I got my first official job that summer after sophomore year, as a junior stylist at one of the chiquest hair salons in town. Junior stylist meant that I shampooed clients’ hair before the real stylists cut it, and then swept up afterward, and sharpened their scissors, and disinfected their combs, and liaised with their coke dealers for them when they were busy, and fetched them food. The only male of the four stylists, Jean-Claude, who’d never been anywhere near Quebec, let alone France, was gay, and detested me on sight. One of those impeccably masculine types, with short hair, a mustache, and Carhartt work boots, he apparently thought “flamers” such as I made it less likely for the society at large to accept gays. I neither bothered pointing out that I was as straight as a one-dollar bill, nor asked his feelings about the annual Gay Pride parade down in the City.
Another stylist, Zhaneen, was around 40, botoxed to within an inch of her life, and unashamedly predatory. My second day on the job, she said, “You’re having a drink with me after work tonight,” in a tone that invited no negotiation. She drove us back to her condo in her little Mazda sports car, virtually threw me inside, and ravenously deflowered me. The sex part was hella fun. She was a wonderful teacher and I, judging from the noises she made, exactly the sort of gifted, attentive student every teacher loves to teach.
She didn’t teach me just about sex, but taught me a lot about makeup as well. I’d sort of been winging it the whole time I’d been wearing it, since I started middle school. She refined my approach. After lovemaking, she’d sit me down at her makeup table and experiment with different looks for me. Seeing myself in some of them, I think I knew how Narcissus must have felt. I was stunning! These sessions would almost invariably end with both of us being so turned on by how pretty she’d made me that we wound up making even more torrid love than when just home from the salon. She called me a dream come true — wonderfully feminine-looking, but generously endowed and inexhaustible. She made me promise I wouldn’t let any of the salon’s rich lady clients lure me away, but it was actually she who pulled the plug on our relationship, after the girlfriend who’d left her earlier in the year decided she’d made a terrible mistake.
Yes, another depression. But this time, having earned my own money for the first time, I was able to pull myself out of the pit with retail self-therapy. Ordering judiciously on line, I put together what I was sure was the cutest wardrobe any student at my high school would ever have been seen in.

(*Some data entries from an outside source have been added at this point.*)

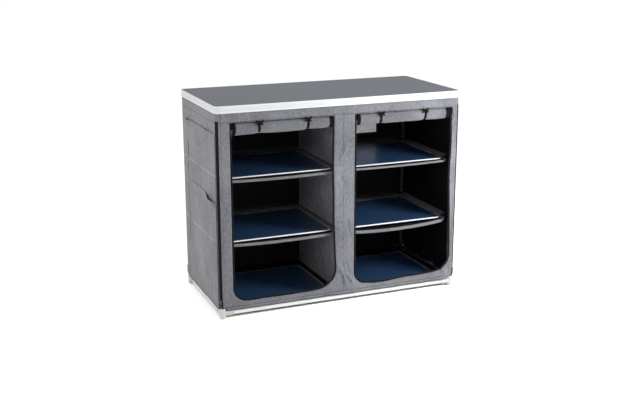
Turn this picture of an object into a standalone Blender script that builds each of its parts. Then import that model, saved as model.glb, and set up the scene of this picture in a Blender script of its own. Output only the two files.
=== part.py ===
"""Camping cupboard: a hard worktop on a plug-together tube frame, with a fabric cover, two bays of
three compartments, loose shelf boards on fabric slings, and doors rolled up under the valance.

Metres, X to the right, Y to the back, Z up. The origin is on the floor under the middle.
"""

import math

import bmesh
import bpy
from mathutils import Matrix

# Overall size
WIDTH = 1.000
DEPTH = 0.465
HEIGHT = 0.805

# Fits
GAP = 0.0003  # between pieces that touch
OVERRUN = 0.002  # of a cutter past the face it leaves

# Frame tubes
TUBE_R = 0.009
TUBE_WALL = 0.0012
TUBE_BORE_R = TUBE_R - TUBE_WALL
ROUND_SIDES = 20
SOCKET_SIDES = 16

# Bottom corner connectors
FOOT_R = 0.012
FOOT_INSET = 0.003  # of the foot inside the worktop's edge
FOOT_HEIGHT = 0.042
FOOT_ROUNDING = 0.003
FOOT_FLOOR = 0.012  # solid foot under the leg
SLEEVE_R = 0.011
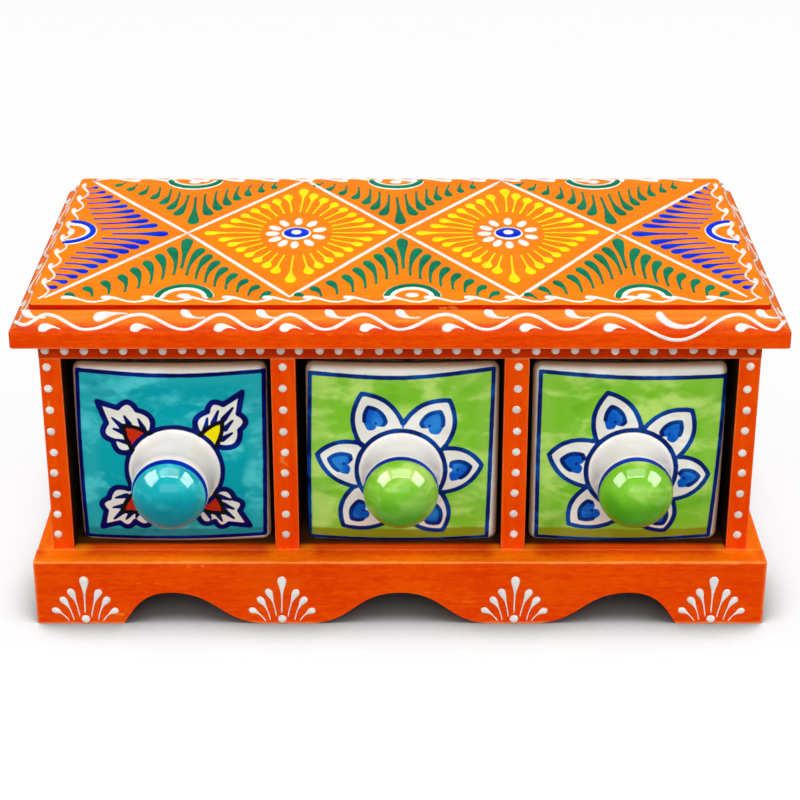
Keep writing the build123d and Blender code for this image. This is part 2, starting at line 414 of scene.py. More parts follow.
def new_material(name):
    """A material with its tree, its shader and the place on the object that patterns follow."""
    material = bpy.data.materials.new(name)
    material.use_nodes = True
    tree = material.node_tree
    shader = tree.nodes["Principled BSDF"]
    place = tree.nodes.new("ShaderNodeTexCoord").outputs["Object"]
    return material, tree, shader, place


def set_relief(tree, shader, height, strength, distance):
    """Bends the shader's normal by a height."""
    bump = put(tree, "ShaderNodeBump", {"Height": height, "Strength": strength, "Distance": distance})
    fill(tree, shader, {"Normal": bump.outputs[0]})


def dress(node, material):
    """Gives a CAD node its one material."""
    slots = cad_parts[node].data.materials
    slots.clear()
    slots.append(material)


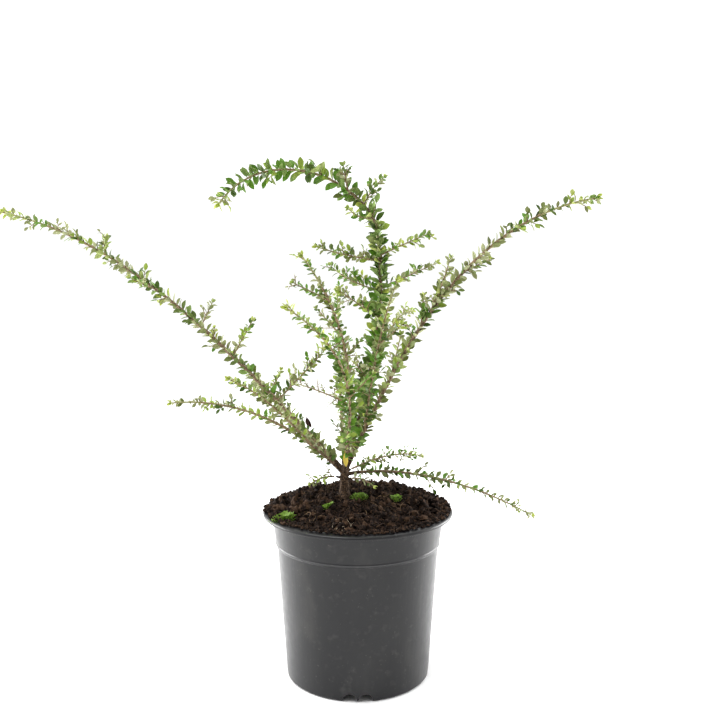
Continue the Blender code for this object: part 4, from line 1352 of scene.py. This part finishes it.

I actually felt quite popular my senior year. No fewer than three boys, two of them much lusted-after jocks, secretly invited me to the prom — and then swore me to secrecy about their having done so when I declined. I thought it only fair that I take Pilar, who I’d found out over the course of my friendship wasn’t nearly as contemptuous of tradition as she pretended, self-protectingly. She wore a tuxedo and I a gown. An hour into the evening, we were named its king and queen. When Mrs. Halfin, our principal, read the announcement, she said, “Now the only question is which of you is which,” and everyone was comfortable enough to laugh, as I prefer to believe Mrs. Halfin had intended, rather than threaten a lawsuit. It was the happiest moment of my life to that point.
Pilar and I made love that night, and I think we were both surprised, she by how much I had to work with, and how skilled I was with it, and I by her gentleness. It felt like a wonderful valediction of our long friendship, and I wasn’t the only one crying when we parted.